Bootstrapping Transaction Identifier

Description

The Bootstrapping Transaction Identifier (B-TID) is a fundamental component of the Generic Bootstrapping Architecture (GAA) specified in 3GPP standards. It is generated by the Bootstrapping Server Function (BSF) during the initial authentication and key agreement procedure between a User Equipment (UE) and the network. The B-TID is constructed using a specific format: it begins with a fixed prefix (typically the realm of the BSF), followed by a base64-encoded representation of the RAND value (a random challenge used in authentication) and the BSF server's name. This structured format ensures global uniqueness and allows any network entity to identify the specific bootstrapping transaction.

During the GBA procedure, after successful mutual authentication between the UE and the BSF using the Authentication and Key Agreement (AKA) protocol, the BSF generates the B-TID and associates it with the established session keys (specifically, the Bootstrapping Key Agreement (Ks) and derived keys). The BSF then returns the B-TID to the UE along with the key lifetime information. The UE stores this B-TID locally along with the corresponding keys. Subsequently, when the UE needs to access an application service (like a Multimedia Telephony Service or other Network Application Functions), it presents this B-TID to the service provider instead of re-authenticating from scratch.

The B-TID serves as a secure reference pointer that enables the Network Application Function (NAF) to retrieve the appropriate authentication context from the BSF. When a NAF receives a service request containing a B-TID from a UE, it contacts the BSF (using the Zn interface) and provides the B-TID. The BSF validates the B-TID, confirms the session is still active within its lifetime, and then provides the NAF with the relevant keying material (specifically, the Ks_NAF derived key) needed to establish a secure channel with the UE. This mechanism separates the heavy authentication process from application access, improving efficiency.

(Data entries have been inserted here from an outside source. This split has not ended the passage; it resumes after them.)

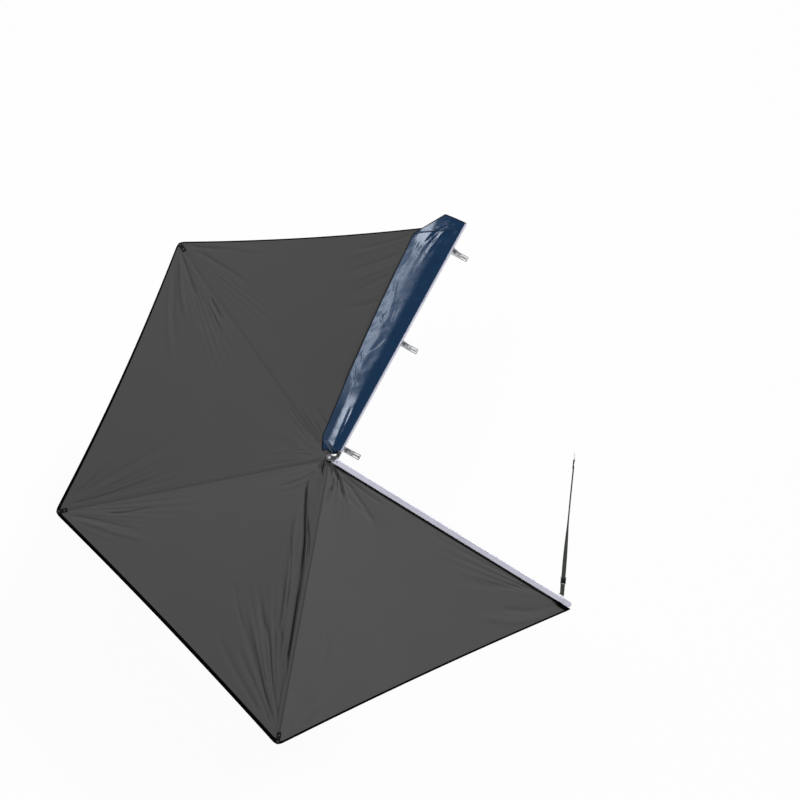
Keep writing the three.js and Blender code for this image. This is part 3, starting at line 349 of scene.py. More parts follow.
SLOT_MATERIALS.update(foot_rubber=RUBBER, cover_pvc=PVC, strap_webbing=STRAP)


def node_material(name, slot):
    digit = next((int(c) for c in name if c.isdigit()), 0)
    if name == "hub_bracket":
        return DULL_ZINC
    if slot == "aluminium":
        return CAST_ALUMINIUM if name.endswith("_knuckle") else ALUMINIUM[digit]
    return CLOTH[digit] if slot == "canopy_fabric" else SLOT_MATERIALS[slot]


slots = {part["node"]: part["material_slot"] for part in frame["record"]["subparts"]}
for name, shown in nodes.items():
    shown.data.materials.clear()
    shown.data.materials.append(node_material(name, slots[name]))


# ---- Mesh helpers
def make_object(name, points, faces, material, uv, sharp):
    """A smooth mesh, creased above some degrees. Points are given from the hub pin, with uv for each."""
    data = bpy.data.meshes.new(name)
    data.from_pydata((points.reshape(-1, 3) + HUB).tolist(), [], faces)
    data.validate()
    if uv is not None:
        corners = np.zeros(len(data.loops), np.int32)
        data.loops.foreach_get("vertex_index", corners)
        layer = data.uv_layers.new(name="cloth")
        layer.data.foreach_set("uv", uv.astype(np.float32).reshape(-1, 2)[corners].ravel())
    data.polygons.foreach_set("use_smooth", np.ones(len(data.polygons), bool))
    data.set_sharp_from_angle(angle=math.radians(sharp))
    data.materials.append(material)
    return placed(name, data)


def shell(name, grid, thickness, material, uv, up=True):
    """A closed sheet on a grid of points, rows by columns by three. With up, the grid is its upper face."""
    rows, columns = grid.shape[:2]
    normals = unit(np.cross(np.gradient(grid, axis=0), np.gradient(grid, axis=1)))
    flipped = up and normals[..., 2].mean() < 0
    if flipped:
        normals = -normals
    count = rows * columns
    index = np.arange(count).reshape(rows, columns)
    top = np.stack([index[:-1, :-1], index[1:, :-1], index[1:, 1:], index[:-1, 1:]], -1).reshape(-1, 4)
    border = np.concatenate([index[0, :-1], index[:-1, -1], index[-1, :0:-1], index[:0:-1, 0]])
    after = np.roll(border, -1)
    rim = np.stack([border, after, after + count, border + count], -1)
    faces = np.concatenate([top, top[:, ::-1] + count, rim])
    if flipped:
        faces = faces[:, ::-1]
    points = np.concatenate([grid, grid - normals * thickness])
    return make_object(name, points, faces.tolist(), material, np.concatenate([uv, uv]), 50)


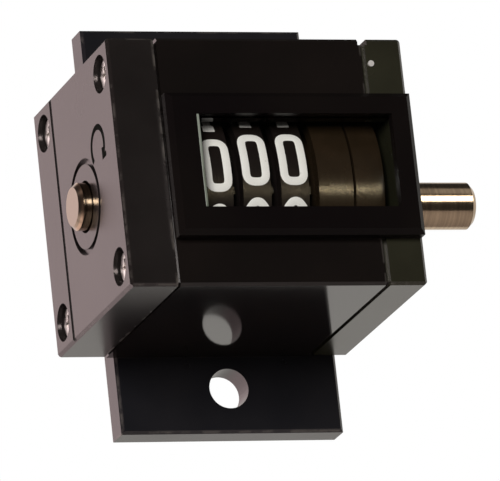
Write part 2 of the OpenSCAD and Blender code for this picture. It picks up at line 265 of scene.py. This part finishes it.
def edgeWear(g, at, corners, width):        # 1 on the outer edges of a box, in patches
    gaps = []
    for wire, low, high in zip(g.axes(at), corners[0], corners[1]):
        gaps.append(abs(wire - low).min(abs(wire - high)))
    a, b, c = gaps
    second = a.min(b).max(a.max(b).min(c))            # distance to the nearest edge
    patches = g.noise(at, worn["patches"], 4.0, 0.6)
    return (1 - second.ramp(0.0, width)) * patches.ramp(0.46, 0.62)


def blackCoat(name, c):
    g = Graph(name)
    at = g.place()
    cloud = g.noise(at, c["cloud"], 3.0, 0.55)
    fine = g.noise(at, c["grain"], 4.0)
    tint = g.mix(cloud.ramp(0.3, 0.7), c["colour"], c["second"])
    rubbed = edgeWear(g, at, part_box(c["node"]), c["wearWidth"]) * c["wear"]
    tint = g.mix(rubbed, tint, worn["bare"])
    rough = c["rough"] + (cloud - 0.5) * c["roughRange"] + rubbed * worn["rougher"]
    long = g.noise(g.stretch(at, *worn["scratchStretch"]), 1.0, 2.0)
    height = fine + long.ramp(*worn["scratchRange"]) * c["scratch"]
    return g.finish(g.surface(colour=tint, rough=rough, specular=c["specular"], tint=c["sheen"],
                              normal=g.bump(height, c["depth"])))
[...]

From an architectural perspective, the B-TID operates within the three-tier GBA model: UE, BSF, and NAF. Its primary role is to maintain the linkage between these entities without exposing sensitive key material over the air or to application servers. The B-TID itself is not secret but must be transmitted securely to prevent hijacking attacks. In network deployments, B-TIDs are managed by the BSF with proper lifetime controls and revocation mechanisms to maintain security. The identifier's design allows for scalability across multiple BSFs and supports both GBA and GBA-U (GBA with Ubiquity) variants.

Purpose & Motivation

The B-TID was created to address the fundamental problem of repeated authentication in mobile networks where users access multiple services from different providers. Before GBA and the B-TID mechanism, each application service might require its own authentication procedure, leading to redundant signaling, increased latency, and poor user experience. The traditional approach also meant that users had to manage multiple credentials for different services, creating security vulnerabilities and usability challenges.

The introduction of B-TID in Release 6 as part of GAA provided a standardized way to leverage the strong authentication already performed by the mobile network (via USIM cards and AKA protocol) for application-layer security. By creating a transaction identifier that references the established security context, the system enables single sign-on capabilities across diverse services. This solves the problem of authentication silos while maintaining the security level of the underlying mobile network authentication.

Historically, the development of B-TID was motivated by the growing need for secure mobile services beyond basic voice and SMS. As operators introduced services like Multimedia Messaging, Push-to-Talk, and later IMS-based applications, they needed a way to extend cellular authentication to these value-added services efficiently. The B-TID mechanism allowed service providers to outsource authentication to the mobile network operator while maintaining control over their application security. This created new business models and enabled secure third-party services without requiring users to create separate accounts.